REQUIREMENTS -
Report how many lines contain the word "bodies", with no other text.

+++ THE RECORDS

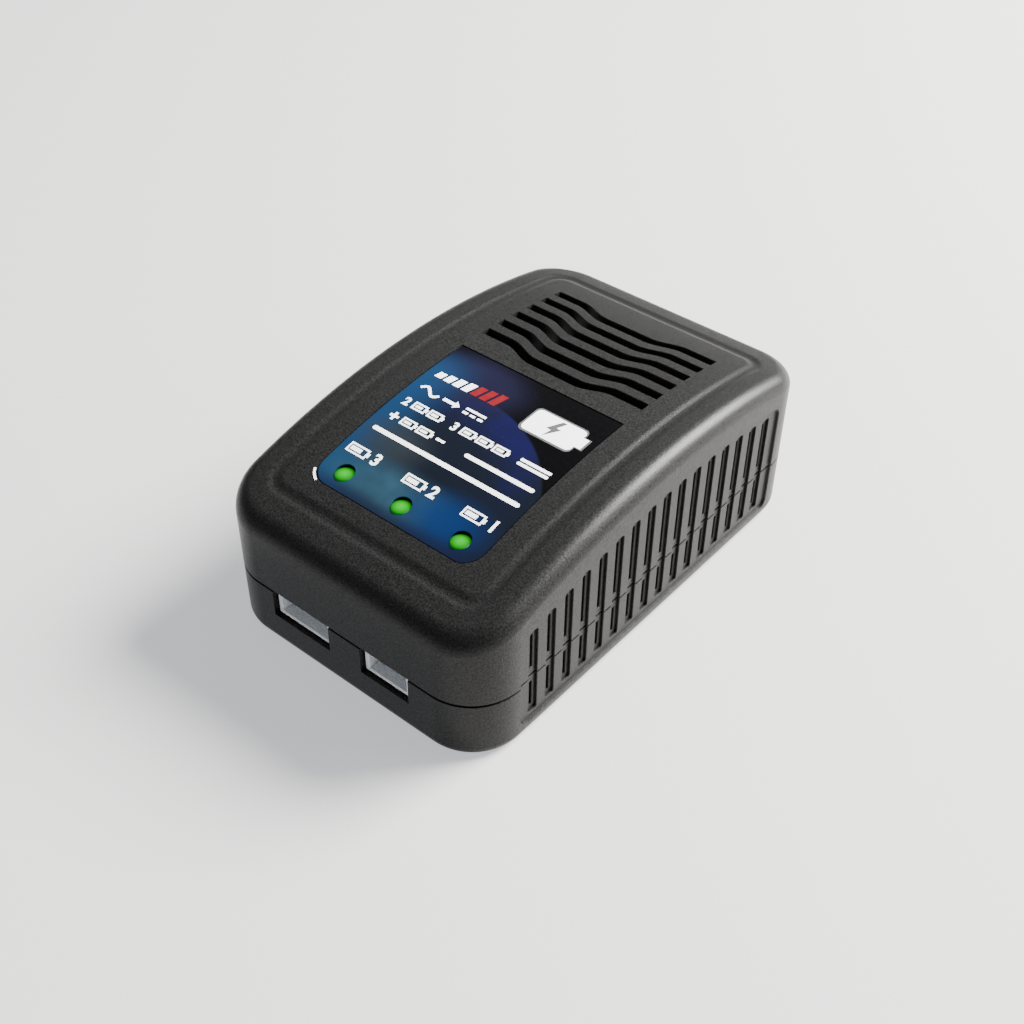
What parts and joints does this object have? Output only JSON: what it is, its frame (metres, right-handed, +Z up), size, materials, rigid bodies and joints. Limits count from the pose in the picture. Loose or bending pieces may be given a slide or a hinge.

++++++
+++ THE RECORDS

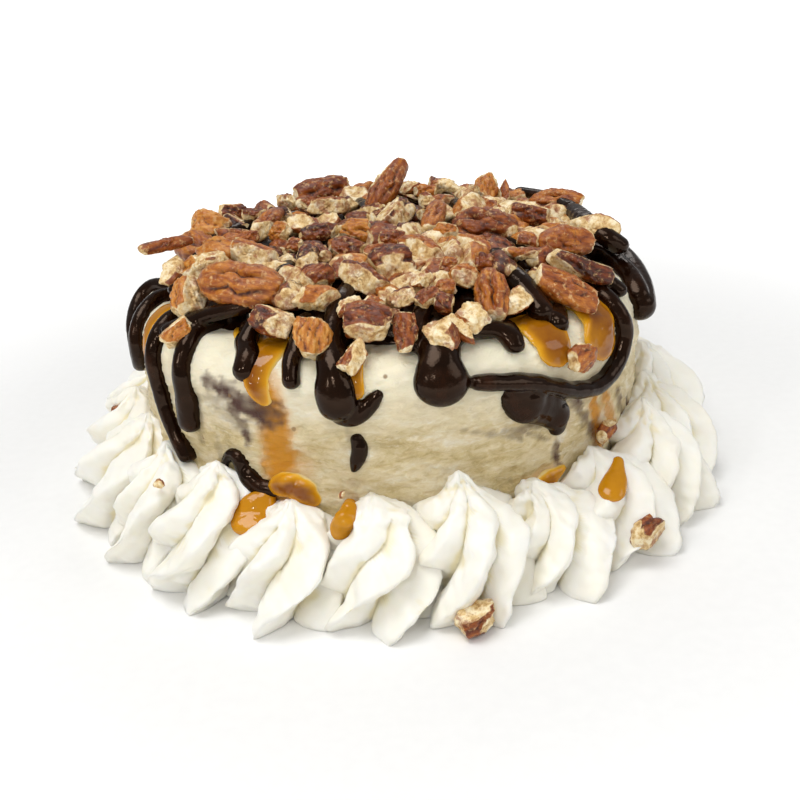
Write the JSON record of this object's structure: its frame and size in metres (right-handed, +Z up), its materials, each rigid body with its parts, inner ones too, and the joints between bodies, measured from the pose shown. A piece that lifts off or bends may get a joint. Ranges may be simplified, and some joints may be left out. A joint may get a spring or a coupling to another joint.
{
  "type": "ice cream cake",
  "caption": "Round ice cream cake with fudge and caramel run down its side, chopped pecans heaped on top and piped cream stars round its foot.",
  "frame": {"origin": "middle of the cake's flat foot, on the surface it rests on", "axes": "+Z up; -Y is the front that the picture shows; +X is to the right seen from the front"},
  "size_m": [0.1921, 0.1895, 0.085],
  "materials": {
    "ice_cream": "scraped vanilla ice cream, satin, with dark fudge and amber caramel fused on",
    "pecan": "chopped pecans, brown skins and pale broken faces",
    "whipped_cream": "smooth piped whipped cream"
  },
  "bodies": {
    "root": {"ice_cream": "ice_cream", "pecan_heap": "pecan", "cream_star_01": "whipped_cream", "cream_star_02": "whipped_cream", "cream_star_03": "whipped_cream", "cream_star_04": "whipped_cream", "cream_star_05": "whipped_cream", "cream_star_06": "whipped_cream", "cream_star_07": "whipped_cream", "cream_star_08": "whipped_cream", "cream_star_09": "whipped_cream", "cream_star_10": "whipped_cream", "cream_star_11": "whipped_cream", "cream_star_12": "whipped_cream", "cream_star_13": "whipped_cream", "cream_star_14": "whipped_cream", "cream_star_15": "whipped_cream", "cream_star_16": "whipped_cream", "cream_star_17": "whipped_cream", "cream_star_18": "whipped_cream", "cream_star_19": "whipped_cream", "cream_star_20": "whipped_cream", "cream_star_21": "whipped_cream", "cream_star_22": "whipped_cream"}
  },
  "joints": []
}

++++++

SOLUTION TO THIS EXERCISE -
3